Date Published: January 27, 2009
Publisher: Public Library of Science
Author(s): Agnes Binagwaho, Niloo Ratnayake
Abstract: Agnes Binagwaho and Niloo Ratnayake discuss the implications of a new ethnographic study that explores the reasons for the high rates of adherence to antiretroviral medicines in Africa.
Partial Text: In the late 1990s and early 21st century, some public health officials in the Western world believed that Africans would never be compliant with antiretroviral therapy (ART) because the continent’s uneducated, illiterate population was driven by day-to-day concerns without much thought for the long-term future. On top of this, many claimed that ART was a luxury for Africans and that the complex disease would be too difficult for African doctors to manage in the middle of nowhere with no water or electricity. Some went so far as to insist that giving ART to a likely noncompliant population would create drug resistance and were willing to sacrifice Africa for the good of global public health .
Ware and colleagues asked patients, treatment partners (those who assisted patients in their efforts to take antiretroviral medications), and health care providers what the driving factors were behind adherence in three sites: (1) The Immune Suppression Syndrome clinic at Mbarara University of Science and Technology in Mbarara, Uganda; (2) the ART clinic of Amana District Hospital in Dar es Salaam, Tanzania; and (3) the HIV/AIDS clinic at Jos University Teaching Hospital in Jos, Nigeria. Patient interviews focused on experiences with taking ART, clinic visits, and help from treatment partners. Treatment partner interviews targeted the types of help that they give, feelings about being a treatment partner, and opinions on their impact. Health care workers, such as clinicians, nurses, and others, were asked to describe typical clinic visits, ways adherence is discussed at these visits, and views of patient obstacles towards adherence. The researchers also conducted observations of clinic visits, with a focus on observing routine follow-up visits of patients taking ART, counseling sessions, health education sessions, and the dispensing of antiretroviral medications. In all, 158 patients, 45 treatment partners, and 49 health care workers were interviewed. There were 414 interviews and 136 observation sessions conducted across the three sites.
Ware and colleagues’ multi-country, multi-setting study used a methodology of interpersonal interaction that allowed people to talk simply to the researchers, without complicated study designs getting in the way. Instead of coming with experts and boxes to check, the researchers captured the viewpoint of the patient, treatment partner, and grassroots-level health care worker. The findings show the importance of social capital (the connections between people) and reveal that social responsibility in Africa pushes people to be “good” (adherent) patients. Social capital has been used in other countries such as Rwanda, where those who want treatment must come to the clinic with a relative or members of their association.

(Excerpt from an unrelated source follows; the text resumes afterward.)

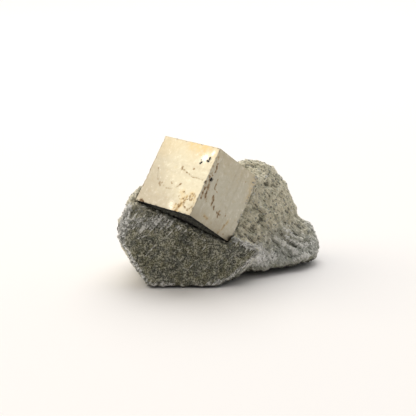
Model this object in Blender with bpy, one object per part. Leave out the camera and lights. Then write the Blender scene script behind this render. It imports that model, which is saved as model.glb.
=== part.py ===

Having clearly established the importance of social capital in promoting adherence to ART, future studies should focus both on its protective effects outside of the scope of HIV/AIDS and on how to maintain social capital while improving economic development, which can bring a more individualistic way of life. A developed economy provides an environment that allows the growth of individualism, while the poor tend to depend on their community for survival. Social capital can be a useful tool in promoting adherence to medications in patients with chronic diseases, who are at higher risk of depression than the general population . As countries in Africa become more economically developed, it will be increasingly more important for them to actively find tools to maintain their social capital.